◆ Written task: Extract all data as written.

— begin —

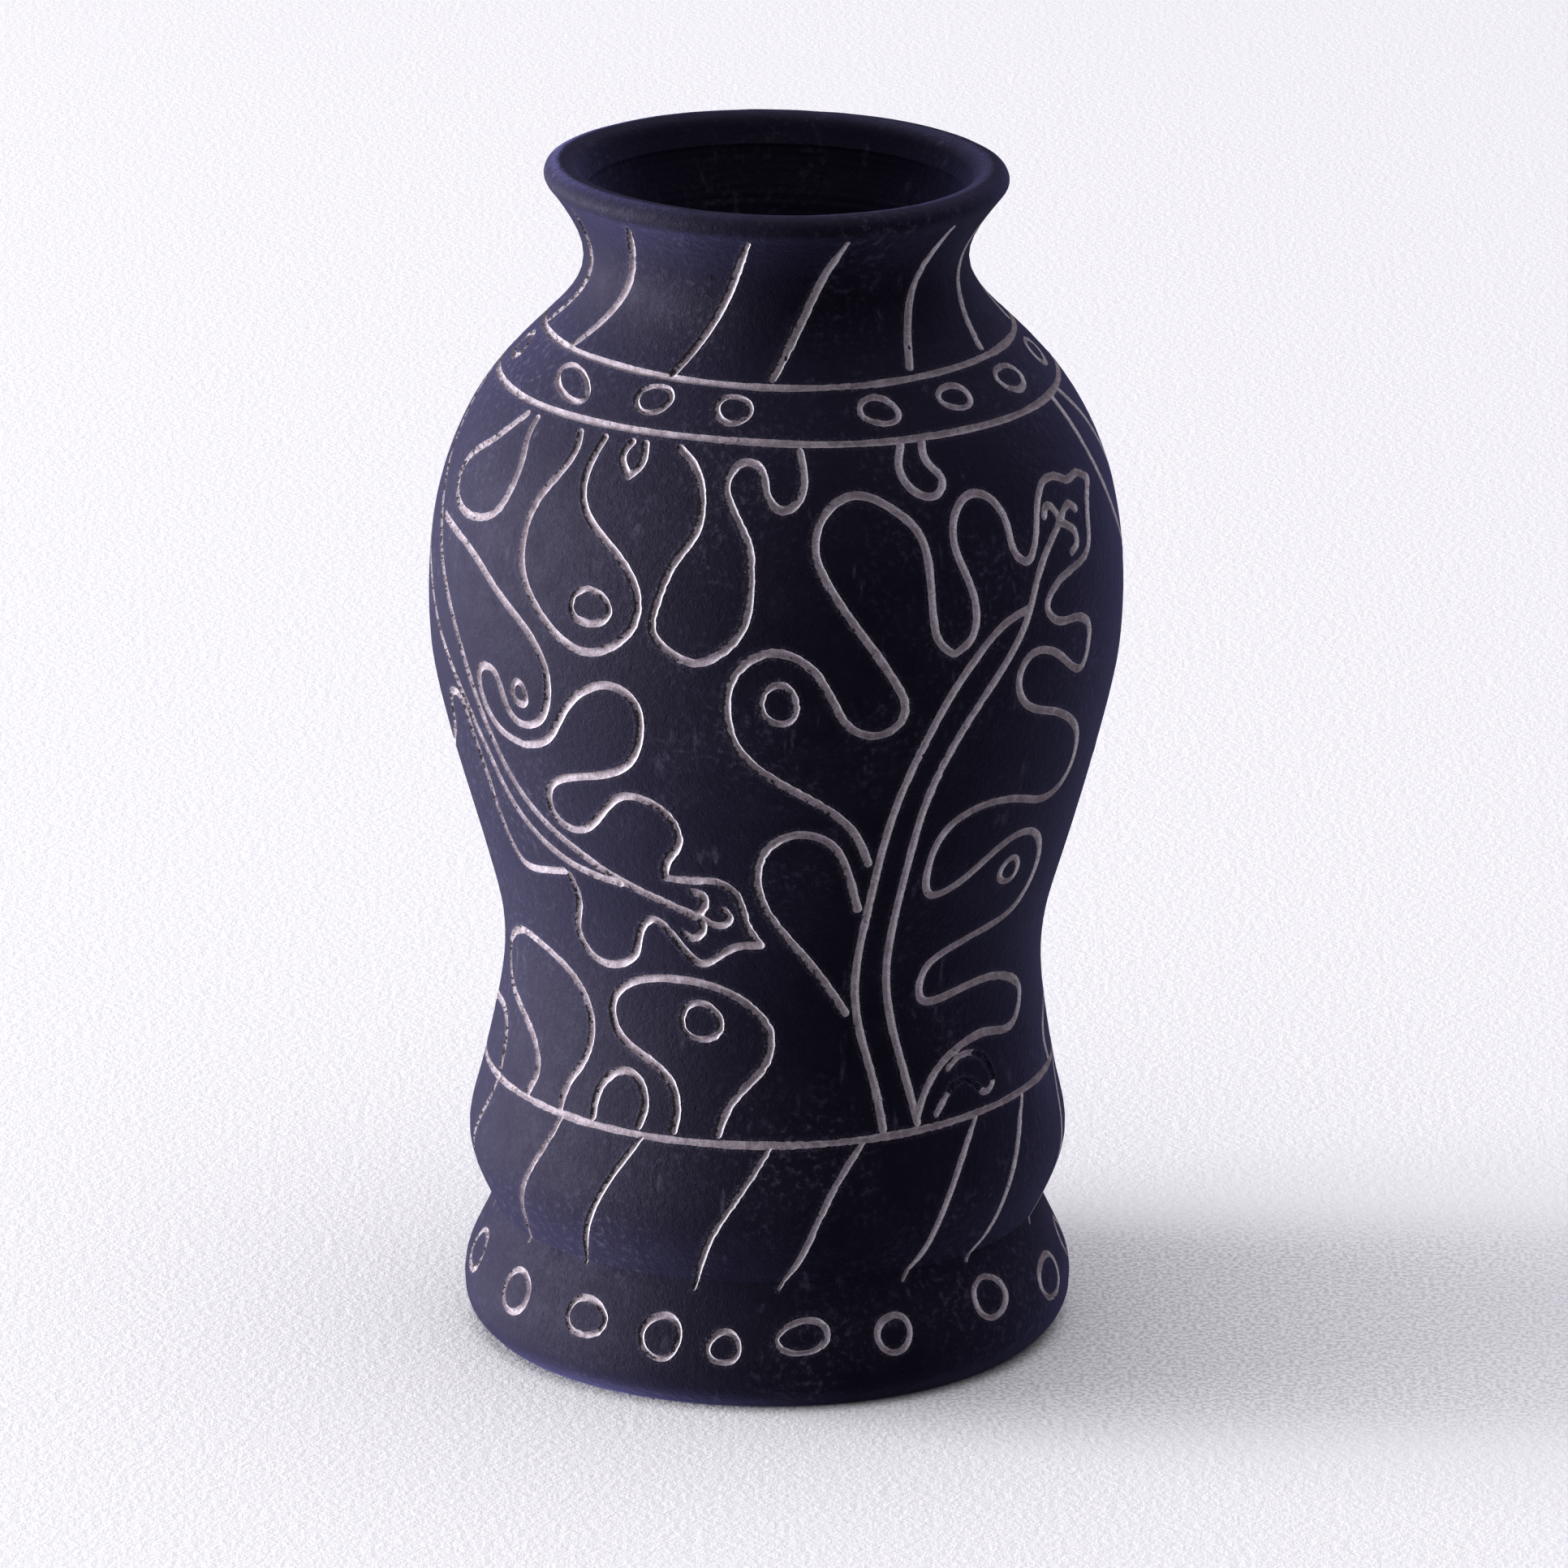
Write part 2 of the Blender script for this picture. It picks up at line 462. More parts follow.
# ---------------------------------------------------------------- the carved surface
# The lines' edges wander a little, and are ragged in places.
ragged = fade(grain(16), -0.3, 0.8)
uneven = 0.08 * grain(5) + (0.05 + 0.13 * ragged) * grain(1.1)
distance = line_distance + uneven
gradient_up = np.gradient(distance, row_arc, axis=0)
cell_across = turn_step * row_radius[:, None]
gradient_across = (np.roll(distance, -1, 1) - np.roll(distance, 1, 1)) / (2 * cell_across)
steepness = np.hypot(gradient_across, gradient_up) + 1e-6
right_hand = gradient_across / steepness

# Grid points near the edge of a line move onto it, so that the edge is clean.
away = distance - GROOVE_HALF
moving = (np.abs(away) < SNAP * np.minimum(1, steepness)) & (line_distance < 2 * GROOVE_HALF)
shift_up = -np.where(moving, away * gradient_up / steepness ** 2, 0)
shift_across = -np.where(moving, away * gradient_across / steepness ** 2, 0)
distance = np.where(moving, GROOVE_HALF, distance)

# The tool leans: the wall on a line's left is steeper than the one on its right.
from_middle = np.clip(distance / GROOVE_HALF, 0, 1)
steep = 1.8 + 1.4 * fade(-right_hand, -0.2, 0.7)
depth = GROOVE_DEPTH * (1 - from_middle ** steep) * (1 + 0.12 * grain(7))
# a low burr of raised clay just outside the edge, where the line is ragged
burr = 0.07 * ragged * np.exp(-((distance - GROOVE_HALF - 0.25) / 0.3) ** 2)
# the unevenness of a wall shaped by hand
hand = 0.30 * grain(55) + 0.10 * grain(19) + 0.035 * grain(7) + 0.015 * grain(2.2, 3)
# it fades out at both ends, where the wall meets the base and the inner wall
steady = (fade(row_arc, 0, 6) * fade(-row_arc, -row_arc[-1], 6 - row_arc[-1]))[:, None]
relief = hand * steady + (burr - depth) * (distance < 3 * GROOVE_HALF)

arcs = row_arc[:, None] + shift_up
arcs[0], arcs[-1] = row_arc[0], row_arc[-1]
radius, height, out_r, out_z = on_outline(arcs)
turns = column_turn[None, :] + shift_across / row_radius[:, None]


def placed(radius, height, turns):
    """Points in space of places on the wall. The wall shifts sideways a little between the
    heights 40 and 134, and the rim tips."""
    lean = LEAN - 2 * LEAN * fade(134 - height, 0, 94)
    tip = -RIM_TIP * fade(height, 255, 284) * np.sin(turns)
    return np.stack([radius * np.sin(turns) + lean, -radius * np.cos(turns), height + tip],
                    axis=-1)


surface = placed(radius + out_r * relief, height + out_z * relief, turns)
flat_surface = surface.reshape(-1, 3)
flat_distance = distance.ravel()
edge_away = np.abs(flat_distance - GROOVE_HALF)


# ---------------------------------------------------------------- meshes
def mesh_object(name, points, faces, material, attributes, sharp):
    """A piece from points in millimetres and faces, each a list of point numbers, with a
    value of each attribute at every point. Edges bent by more than sharp degrees are sharp."""
    mesh = bpy.data.meshes.new(name)
    sizes = np.array([len(face) for face in faces])
    loops = np.concatenate([np.asarray(face) for face in faces])
    mesh.vertices.add(len(points))
    mesh.vertices.foreach_set("co", (np.asarray(points) * MM).astype(np.float32).ravel())
    mesh.loops.add(len(loops))
    mesh.loops.foreach_set("vertex_index", loops.astype(np.int32))
    mesh.polygons.add(len(faces))
    starts = np.concatenate([[0], np.cumsum(sizes)[:-1]])
    mesh.polygons.foreach_set("loop_start", starts.astype(np.int32))
    mesh.update(calc_edges=True)
    mesh.validate()
    for label, values in attributes.items():
        layer = mesh.attributes.new(label, "FLOAT", "POINT")
        layer.data.foreach_set("value", np.asarray(values, np.float32))
    mesh.shade_smooth()
    mesh.set_sharp_from_angle(angle=math.radians(sharp))
    mesh.materials.append(material)
    piece = bpy.data.objects.new(name, mesh)
    bpy.context.scene.collection.objects.link(piece)
    return piece


# Blocks near a carved line keep their small cells, and the others are one face each.
block_rows, block_columns = (ROWS - 1) // BLOCK, COLUMNS // BLOCK
fine_block = np.zeros((block_rows, block_columns), bool)
for i in range(block_rows):
    band = line_distance[i * BLOCK:i * BLOCK + BLOCK + 1].min(axis=0)
    cells = band.reshape(block_columns, BLOCK).min(axis=1)
    fine_block[i] = np.minimum(cells, np.roll(band[::BLOCK], -1)) < REACH
# the lip is round enough to need small cells all the way along
fine_block[row_arc[:-1:BLOCK] > arc_at(LIP_START)] = True


def is_fine(i, j):
    """Whether a block is in the grid and has small cells."""
    return 0 <= i < block_rows and fine_block[i, j % block_columns]


def grid_number(row, column):
    """The number of a point of the grid, which closes round the pot."""
    return row * COLUMNS + column % COLUMNS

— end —

◆ Exercise solution:
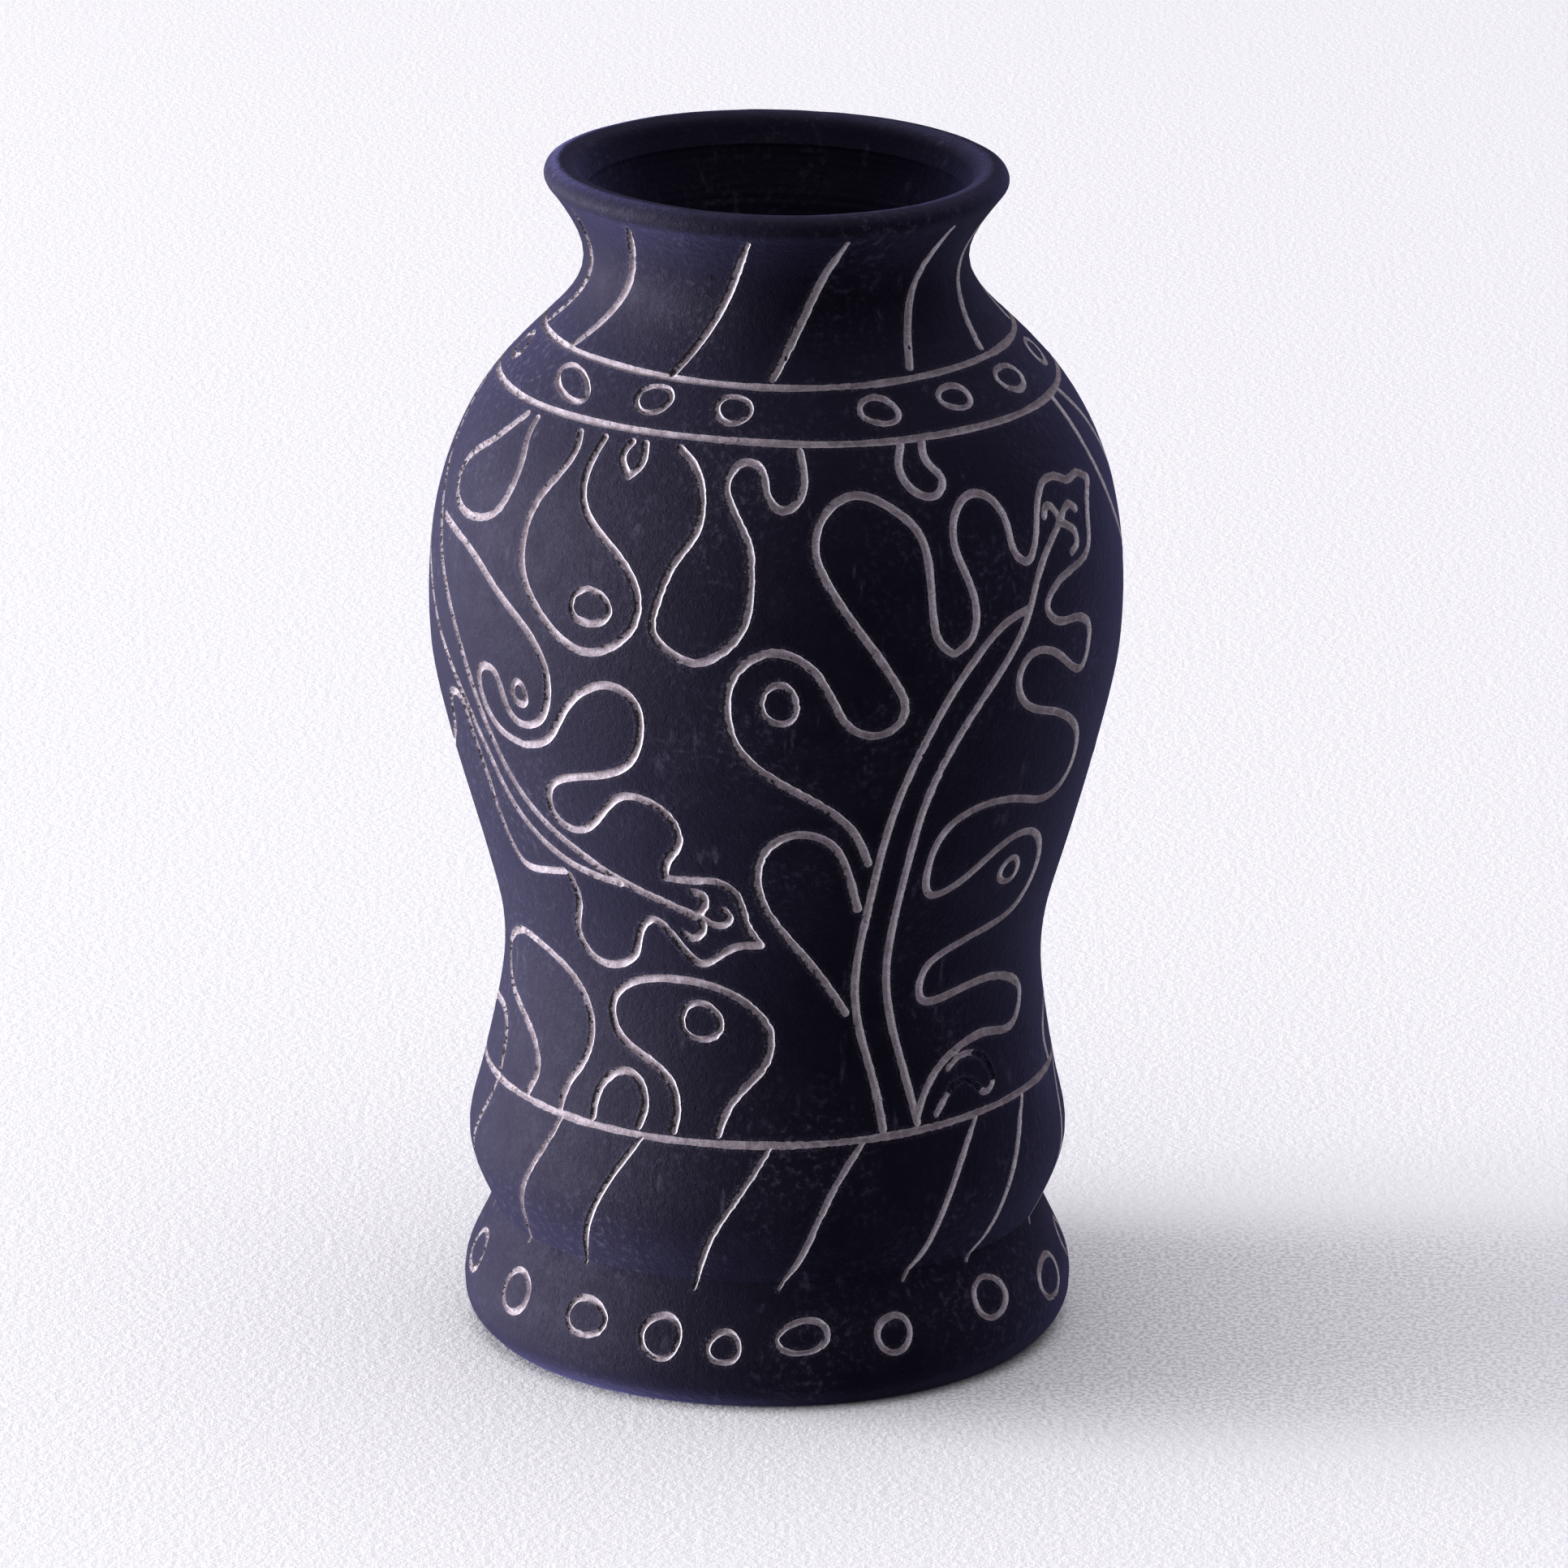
Write part 2 of the Blender script for this picture. It picks up at line 462. More parts follow.
# ---------------------------------------------------------------- the carved surface
# The lines' edges wander a little, and are ragged in places.
ragged = fade(grain(16), -0.3, 0.8)
uneven = 0.08 * grain(5) + (0.05 + 0.13 * ragged) * grain(1.1)
distance = line_distance + uneven
gradient_up = np.gradient(distance, row_arc, axis=0)
cell_across = turn_step * row_radius[:, None]
gradient_across = (np.roll(distance, -1, 1) - np.roll(distance, 1, 1)) / (2 * cell_across)
steepness = np.hypot(gradient_across, gradient_up) + 1e-6
right_hand = gradient_across / steepness

# Grid points near the edge of a line move onto it, so that the edge is clean.
away = distance - GROOVE_HALF
moving = (np.abs(away) < SNAP * np.minimum(1, steepness)) & (line_distance < 2 * GROOVE_HALF)
shift_up = -np.where(moving, away * gradient_up / steepness ** 2, 0)
shift_across = -np.where(moving, away * gradient_across / steepness ** 2, 0)
distance = np.where(moving, GROOVE_HALF, distance)

# The tool leans: the wall on a line's left is steeper than the one on its right.
from_middle = np.clip(distance / GROOVE_HALF, 0, 1)
steep = 1.8 + 1.4 * fade(-right_hand, -0.2, 0.7)
depth = GROOVE_DEPTH * (1 - from_middle ** steep) * (1 + 0.12 * grain(7))
# a low burr of raised clay just outside the edge, where the line is ragged
burr = 0.07 * ragged * np.exp(-((distance - GROOVE_HALF - 0.25) / 0.3) ** 2)
# the unevenness of a wall shaped by hand
hand = 0.30 * grain(55) + 0.10 * grain(19) + 0.035 * grain(7) + 0.015 * grain(2.2, 3)
# it fades out at both ends, where the wall meets the base and the inner wall
steady = (fade(row_arc, 0, 6) * fade(-row_arc, -row_arc[-1], 6 - row_arc[-1]))[:, None]
relief = hand * steady + (burr - depth) * (distance < 3 * GROOVE_HALF)

arcs = row_arc[:, None] + shift_up
arcs[0], arcs[-1] = row_arc[0], row_arc[-1]
radius, height, out_r, out_z = on_outline(arcs)
turns = column_turn[None, :] + shift_across / row_radius[:, None]


def placed(radius, height, turns):
    """Points in space of places on the wall. The wall shifts sideways a little between the
    heights 40 and 134, and the rim tips."""
    lean = LEAN - 2 * LEAN * fade(134 - height, 0, 94)
    tip = -RIM_TIP * fade(height, 255, 284) * np.sin(turns)
    return np.stack([radius * np.sin(turns) + lean, -radius * np.cos(turns), height + tip],
                    axis=-1)


surface = placed(radius + out_r * relief, height + out_z * relief, turns)
flat_surface = surface.reshape(-1, 3)
flat_distance = distance.ravel()
edge_away = np.abs(flat_distance - GROOVE_HALF)


# ---------------------------------------------------------------- meshes
def mesh_object(name, points, faces, material, attributes, sharp):
    """A piece from points in millimetres and faces, each a list of point numbers, with a
    value of each attribute at every point. Edges bent by more than sharp degrees are sharp."""
    mesh = bpy.data.meshes.new(name)
    sizes = np.array([len(face) for face in faces])
    loops = np.concatenate([np.asarray(face) for face in faces])
    mesh.vertices.add(len(points))
    mesh.vertices.foreach_set("co", (np.asarray(points) * MM).astype(np.float32).ravel())
    mesh.loops.add(len(loops))
    mesh.loops.foreach_set("vertex_index", loops.astype(np.int32))
    mesh.polygons.add(len(faces))
    starts = np.concatenate([[0], np.cumsum(sizes)[:-1]])
    mesh.polygons.foreach_set("loop_start", starts.astype(np.int32))
    mesh.update(calc_edges=True)
    mesh.validate()
    for label, values in attributes.items():
        layer = mesh.attributes.new(label, "FLOAT", "POINT")
        layer.data.foreach_set("value", np.asarray(values, np.float32))
    mesh.shade_smooth()
    mesh.set_sharp_from_angle(angle=math.radians(sharp))
    mesh.materials.append(material)
    piece = bpy.data.objects.new(name, mesh)
    bpy.context.scene.collection.objects.link(piece)
    return piece


# Blocks near a carved line keep their small cells, and the others are one face each.
block_rows, block_columns = (ROWS - 1) // BLOCK, COLUMNS // BLOCK
fine_block = np.zeros((block_rows, block_columns), bool)
for i in range(block_rows):
    band = line_distance[i * BLOCK:i * BLOCK + BLOCK + 1].min(axis=0)
    cells = band.reshape(block_columns, BLOCK).min(axis=1)
    fine_block[i] = np.minimum(cells, np.roll(band[::BLOCK], -1)) < REACH
# the lip is round enough to need small cells all the way along
fine_block[row_arc[:-1:BLOCK] > arc_at(LIP_START)] = True


def is_fine(i, j):
    """Whether a block is in the grid and has small cells."""
    return 0 <= i < block_rows and fine_block[i, j % block_columns]


def grid_number(row, column):
    """The number of a point of the grid, which closes round the pot."""
    return row * COLUMNS + column % COLUMNS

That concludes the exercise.